From: Thomas Gleixner
Date: Sat Apr 09 2016 - 20:20:54 EST


On Fri, 8 Apr 2016, Waiman Long wrote:
> This patch attempts to reduce HPET read contention by using the fact
> that if more than one task are trying to access HPET at the same time,
> it will be more efficient if one task in the group reads the HPET
> counter and shares it with the rest of the group instead of each
> group member reads the HPET counter individually.

That has nothing to do with tasks. clocksource reads can happen from almost
any context. The problem is concurrent access on multiple cpus.

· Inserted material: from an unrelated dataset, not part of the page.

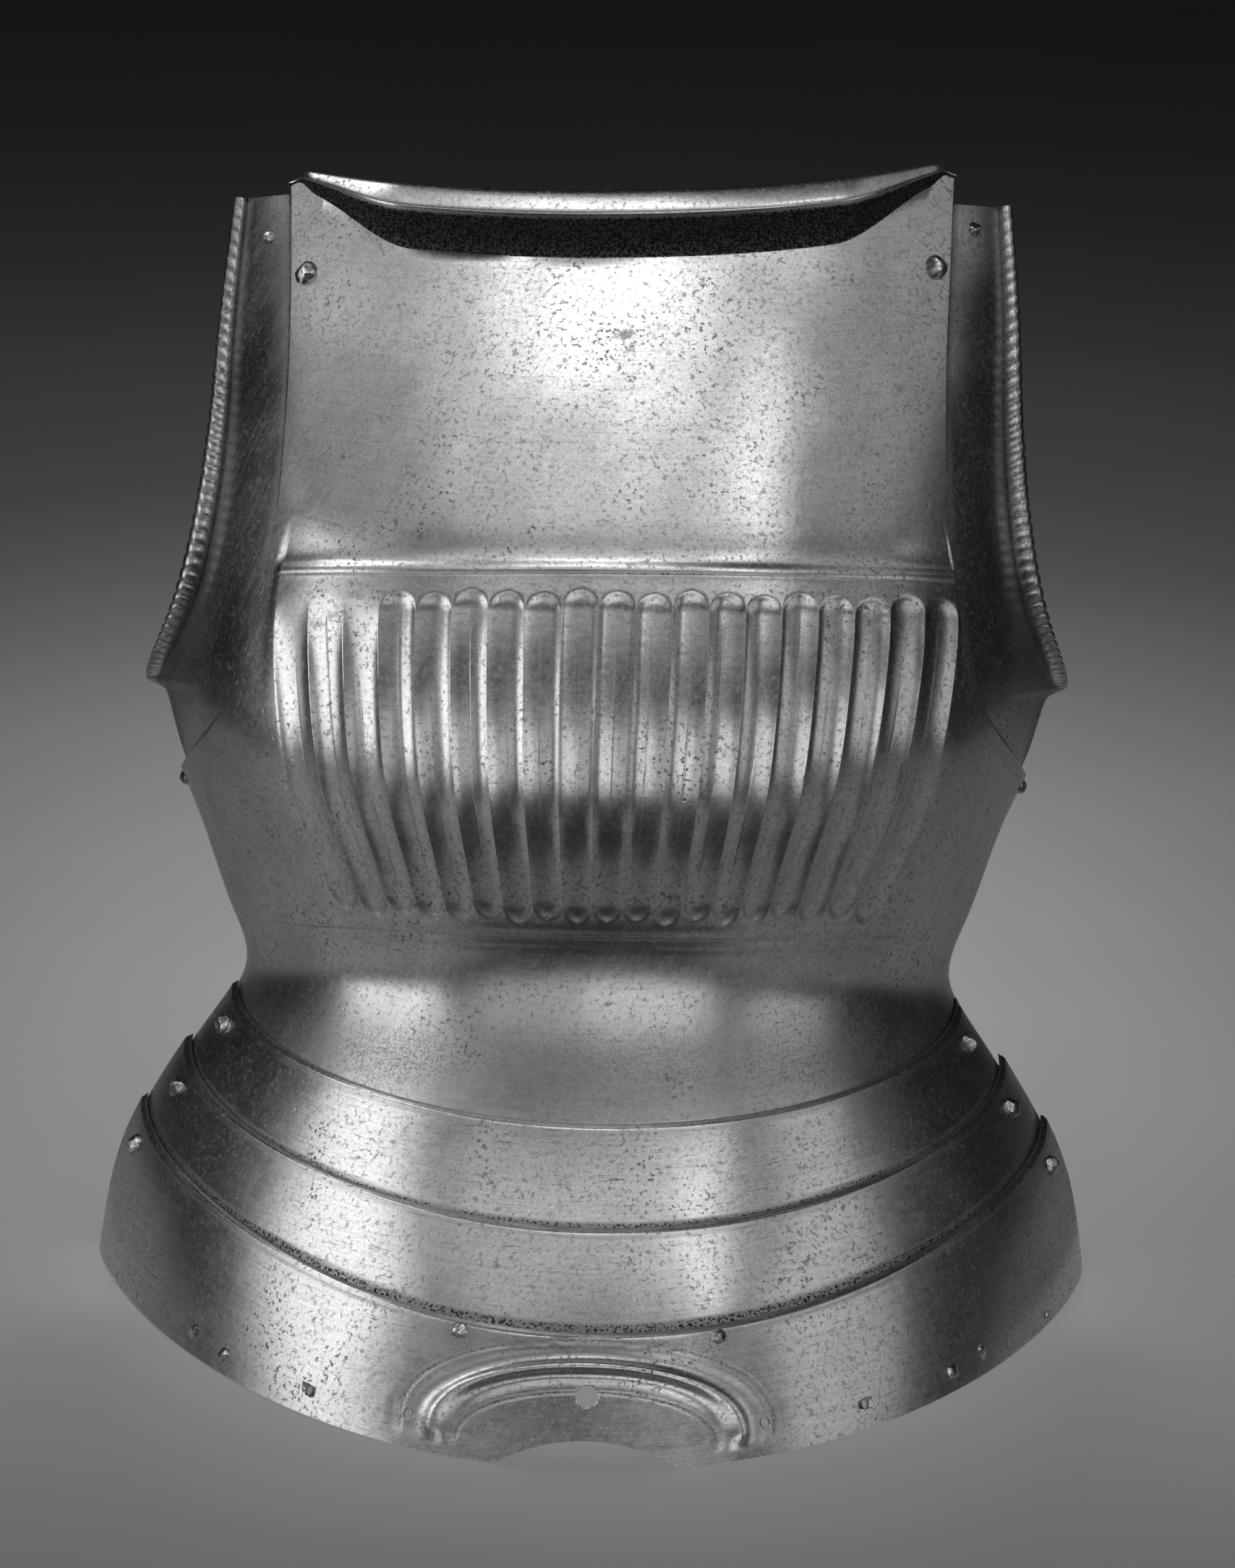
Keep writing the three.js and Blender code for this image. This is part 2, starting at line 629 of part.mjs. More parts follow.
// A lame between its upper edge and its lower one. lower(turn, distance) gives the lower edge's height.
function lame(layerName, lower, shares) {
  const layer = LAYERS[layerName];
  const turns = lameTurns();
  const grid = (distance) => shares.map((share) => turns.map((turn) => {
    const top = edgeHeight(EDGES[layerName], turn, distance);
    return offTorso(turn, mix(lower(turn, distance), top, share), distance);
  }));
  return sheet(grid(layer.outer), grid(layer.outer - layer.thickness));
}

function tuckedUnder(next) {
  return (turn, distance) => edgeHeight(EDGES[next], turn, distance, LAME_LAP);
}

function archHeight(x) {
  const across = Math.min(1, Math.abs(x) / ARCH_HALF_WIDTH);
  return ARCH_HEIGHT * (1 - across * across);
}

function footHeight(turn, distance) {
  const edge = edgeHeight(EDGES.foot, turn, distance);
  return edge + archHeight(torsoPoint(turn, edge).x);
}

// A round bead laid on the last lame. route(share) gives a turn and a height for share 0 to 1; distance is
// how far its axis stands off the torso, and below how deep it goes on the inner side of its axis.
function bead(route, radius, below, distance, steps, sides) {
  const places = [];
  for (let i = 0; i <= steps; i++) {
    const { turn, z } = route(i / steps);
    places.push({ point: offTorso(turn, z, distance), normal: torsoNormal(turn, z) });
  }
  const loops = places.map(({ point, normal }, i) => {
    const before = places[Math.max(0, i - 1)].point;
    const after = places[Math.min(steps, i + 1)].point;
    const along = after.clone().sub(before).normalize();
    const side = normal.clone().cross(along).normalize();
    const up = along.clone().cross(side);
    return Array.from({ length: sides }, (_, k) => {
      const angle = (2 * Math.PI * k) / sides;
      return point.clone()
        .addScaledVector(side, radius * Math.cos(angle))
        .addScaledVector(up, (angle > Math.PI ? below : radius) * Math.sin(angle));
    });
  });
  return bar(loops);
}

function archRoll() {
  const layer = LAYERS.lame_3;
  const middle = layer.outer - layer.thickness / 2;
  return bead((share) => {
    const x = ARCH_HALF_WIDTH * (2 * share - 1);
    const turn = turnAt(x, EDGES.foot.front);
    const clear = mix(0.9, 1.3, Math.abs(2 * share - 1)); // the ends slope, so they stand higher
    return { turn, z: footHeight(turn, middle) + ARCH_ROLL_RADIUS * clear };
  }, ARCH_ROLL_RADIUS, ARCH_ROLL_RADIUS, middle, 12, 6);
}

function archRidge() {
  const { halfWidth, foot, top, radius } = ARCH_RIDGE;
  const distance = LAYERS.lame_3.outer - LAME_THICKNESS / 4;
  return bead((share) => {
    const angle = Math.PI * (1 - share);
    const x = halfWidth * Math.cos(angle);
    const turn = turnAt(x, EDGES.foot.front);
    const above = mix(foot, top, Math.sin(angle));
    return { turn, z: edgeHeight(EDGES.foot, turn, distance) + above };
  }, radius, LAME_THICKNESS / 2, distance, 16, 6);
}

function lastLame() {
  const holes = HOLES.map(({ x, z, radius }) => ({ turn: turnAt(x, z), z, radius }));
  const plain = lame('lame_3', footHeight, LAME_FOOT_ROWS);
  return drilled(joined(plain, archRoll(), archRidge()), [...holes, ...rivetHoles('lame_3')]);
}

// ---- Assembly --------------------------------------------------------------------------------------

function piece(name, geometry, colour) {
  const flat = geometry.toNonIndexed();
  flat.computeVertexNormals();
  const mesh = new THREE.Mesh(flat, new THREE.MeshStandardMaterial({ color: colour, ...STEEL }));
  mesh.name = name;
  return mesh;
}

const torso = new THREE.Group();
torso.add(piece('breast_plate', breastPlate(), COLOURS.plate));

const rightGusset = gusset();
torso.add(piece('gusset_right', rightGusset, COLOURS.gusset));
torso.add(piece('gusset_left', mirrored(rightGusset), COLOURS.gusset));

const firstLame = lame('lame_1', tuckedUnder('lame_2'), LAME_ROWS);
const secondLame = lame('lame_2', tuckedUnder('lame_3'), LAME_ROWS);
torso.add(piece('skirt_lame_1', drilled(firstLame, rivetHoles('lame_1')), COLOURS.lame));
torso.add(piece('skirt_lame_2', drilled(secondLame, rivetHoles('lame_2')), COLOURS.lame));
torso.add(piece('skirt_lame_3', lastLame(), COLOURS.lame));

for (const rivet of RIVETS) {
  for (const [sideName, side] of [['left', -1], ['right', 1]]) {
    torso.add(piece(`${rivet.name}_${sideName}`, rivetGeometry(rivet, side), COLOURS.rivet));
  }
}

// Lean the torso back onto the skirt's level edge, with the origin under the middle of its box.
torso.rotation.x = -LEAN;
const breastplate = new THREE.Group();
breastplate.add(torso);
breastplate.updateMatrixWorld(true);
const box = new THREE.Box3().setFromObject(breastplate, true);
const middle = box.getCenter(new THREE.Vector3());
torso.position.set(-middle.x, -middle.y, -box.min.z);

export default breastplate;
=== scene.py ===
import math

import bpy
import numpy as np
from mathutils import Matrix, Vector


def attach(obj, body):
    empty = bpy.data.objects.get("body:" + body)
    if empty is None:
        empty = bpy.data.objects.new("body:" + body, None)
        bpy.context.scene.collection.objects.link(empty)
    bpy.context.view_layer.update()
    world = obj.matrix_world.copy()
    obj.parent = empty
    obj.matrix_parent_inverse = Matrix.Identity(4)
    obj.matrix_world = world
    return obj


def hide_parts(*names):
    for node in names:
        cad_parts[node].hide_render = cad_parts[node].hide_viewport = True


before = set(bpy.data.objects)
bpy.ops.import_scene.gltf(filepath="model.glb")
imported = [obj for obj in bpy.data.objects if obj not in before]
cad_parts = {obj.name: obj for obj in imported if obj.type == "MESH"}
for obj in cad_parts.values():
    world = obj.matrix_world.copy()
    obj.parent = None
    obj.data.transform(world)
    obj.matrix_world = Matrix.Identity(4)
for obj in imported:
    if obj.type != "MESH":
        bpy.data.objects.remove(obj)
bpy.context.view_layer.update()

# A fluted steel breastplate. Shapes are worked out in millimetres on the upright torso, z = 0 at the waist,
# then leaned back onto the skirt's level edge.

# ---- Sizes -----------------------------------------------------------------------------------------

MM = 0.001
LEAN = math.atan(0.28)
STANDS_AT = np.array([0.0, 105.937, 106.392])

# The torso's cross-sections. half: half the width; front and back: y of the middle of the front and of the
# sides' rear; bow: how full the front is between the middle and the sides, 1 for an ellipse.
TORSO = {
    "z": [-175, -110, -70, -40, -15, 3, 25, 45, 65, 85, 105, 150, 220, 283, 325],
    "half": [203, 193, 185, 169, 152, 142.5, 148, 155, 162, 170.7, 177.2, 178, 177, 176, 173],
    "front": [
        -202, -180, -163, -152.5, -147.5, -147.5, -153, -166,
        -178.5, -183, -182.5, -173.5, -150, -122.5, -106,
    ],
    "back": [0, 0, 0, -2, -5, -8, -10, -11.2, -12.3, -13.4, -14, -14, -14, -14, -14],
    "bow": [1.4, 1.4, 1.4, 1.35, 1.3, 1.25, 1.2, 1.17, 1.14, 1.12, 1.09, 1.05, 1.05, 1.05, 1.05],
}
SIDE_RADIUS = 100
# Half the width of the main plate above the flank, where it laps over the gusset.
SEAM = {
    "z": [80, 86, 93, 101, 111, 123, 140, 160, 185, 220, 270, 325],
    "x": [175, 168.5, 160, 152, 145.5, 141.3, 137, 132.3, 128.6, 127, 127.8, 130],
}
SEAM_FOOT = 84
PLATE_SIDE_TURN = 88
PLATE_FOOT = -60.0
ROWS_LEAN_BELOW = 15  # from here down the rows come to lie along the lower edge
# Half the width of the fluting.
FLUTE_BAND = {
    "z": [-60, -15, 20, 32, 50, 70, 95, 121, 147, 200, 325],
    "x": [114, 102, 101, 104.5, 111, 119.5, 125.5, 128.6, 129.5, 118, 108],
}
FLUTES_ASIDE = 3  # the fluting sits this far to the right of the middle
PLATE_THICKNESS = 2.0
GUSSET_OUTER = -3.0
GUSSET_THICKNESS = 1.8
LAME_OUTER = {1: 2.4, 2: 4.8, 3: 7.2}
LAME_THICKNESS = 1.6
LAME_SIDE_TURN = 83
LAME_REACH, LAST_LAME_REACH = 140, 150
# The skirt's edges: the height of the middle, and how much an edge climbs toward the back.
EDGES = {1: (-46.6, 0.31), 2: (-82.4, 0.36), 3: (-117.8, 0.39), "foot": (-165.8, 0.28)}
LAME_LAP = 16

FLUTES = 19
FLUTE_DEPTH = 2.6
RIDGE_HEIGHT = 0.4
FLUTE_TOP = 151.5
FLUTE_BOTTOM = 28.7
FLUTE_HALF = 7.0  # half a channel's width, which its rounded ends have for their radius
UPPER_LINE = 158.2
LOWER_LINE = 22.5
BAND_FOOT, BAND_TOP = 20, 161  # between these the steel round the fluting stands proud
FULL_ROWS_END = 171
# A darker band round the waist.
WAIST_DARK_BAND = {"z": -26, "height": 30, "amount": 0.42}

NECK_TOP = 305.5
NECK_LEVEL = 300.0  # the height at which the columns' places across the neck are measured
NECK_ROOM = 26
# The turned edge from its foot up, over the crest and down inside.
# out: ahead of the torso; down: below the crest.
NECK_PROFILE = {
    "out": [
        0, 0.15, 0.8, 2.4, 4.8, 7.5, 10, 12, 13.2, 13.9, 14.3, 14.3,
        14.1, 13.8, 13.5, 13.1, 12.3, 10, 6, 2, 0, -1.2, -2,
    ],
    "down": [
        26, 25.4, 24, 21.4, 18.8, 16.2, 13.9, 11.9, 10.6, 9.9, 9.1, 7.6,
        5.5, 3.5, 2, 0.9, 0.25, 0, 0, 0.1, 0.3, 0.6, 1.2,
    ],
}
COVE_SHADE = 1.5  # painted shade under the turned edge, whose underside faces down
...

> This optimization is enabled on systems with more than 32 CPUs. It can
> also be explicitly enabled or disabled by using the new opt_read_hpet
> kernel parameter.

Please not. What's wrong with enabling it unconditionally?

> +/*
> * Clock source related code
> */
> static cycle_t read_hpet(struct clocksource *cs)
> {
> - return (cycle_t)hpet_readl(HPET_COUNTER);
> + int seq, cnt = 0;
> + u32 time;
> +
> + if (opt_read_hpet <= 0)
> + return (cycle_t)hpet_readl(HPET_COUNTER);

This wants to be conditional on CONFIG_SMP. No point in having all that muck
around for an UP kernel.

> + seq = READ_ONCE(hpet_save.seq);
> + if (!HPET_SEQ_LOCKED(seq)) {
> + int old, new = seq + 1;
> + unsigned long flags;
> +
> + local_irq_save(flags);
> + /*
> + * Set the lock bit (lsb) to get the right to read HPET
> + * counter directly. If successful, read the counter, save
> + * its value, and increment the sequence number. Otherwise,
> + * increment the sequnce number to the expected locked value
> + * for comparison later on.
> + */
> + old = cmpxchg(&hpet_save.seq, seq, new);
> + if (old == seq) {
> + time = hpet_readl(HPET_COUNTER);
> + WRITE_ONCE(hpet_save.hpet, time);
> +
> + /* Unlock */
> + smp_store_release(&hpet_save.seq, new + 1);
> + local_irq_restore(flags);
> + return (cycle_t)time;
> + }
> + local_irq_restore(flags);
> + seq = new;
> + }
> +
> + /*
> + * Wait until the locked sequence number changes which indicates
> + * that the saved HPET value is up-to-date.
> + */
> + while (READ_ONCE(hpet_save.seq) == seq) {
> + /*
> + * Since reading the HPET is much slower than a single
> + * cpu_relax() instruction, we use two here in an attempt
> + * to reduce the amount of cacheline contention in the
> + * hpet_save.seq cacheline.
> + */
> + cpu_relax();
> + cpu_relax();
> +
> + if (likely(++cnt <= HPET_RESET_THRESHOLD))
> + continue;
> +
> + /*
> + * In the unlikely event that it takes too long for the lock
> + * holder to read the HPET, we do it ourselves and try to
> + * reset the lock. This will also break a deadlock if it
> + * happens, for example, when the process context lock holder
> + * gets killed in the middle of reading the HPET counter.
> + */
> + time = hpet_readl(HPET_COUNTER);
> + WRITE_ONCE(hpet_save.hpet, time);
> + if (READ_ONCE(hpet_save.seq) == seq) {
> + if (cmpxchg(&hpet_save.seq, seq, seq + 1) == seq)
> + pr_warn("read_hpet: reset hpet seq to 0x%x\n",
> + seq + 1);

This is voodoo programming and actively dangerous.

CPU0 CPU1 CPU2
lock_hpet()
T1=read_hpet() wait_for_unlock()
store_hpet(T1)
....
T2 = read_hpet()
unlock_hpet()
lock_hpet()
T3 = read_hpet()
store_hpet(T3)
unlock_hpet()
return T3
lock_hpet()
T4 = read_hpet() wait_for_unlock()
store_hpet(T4)
store_hpet(T2)
unlock_hpet() return T2

CPU2 will observe time going backwards.

Thanks,

tglx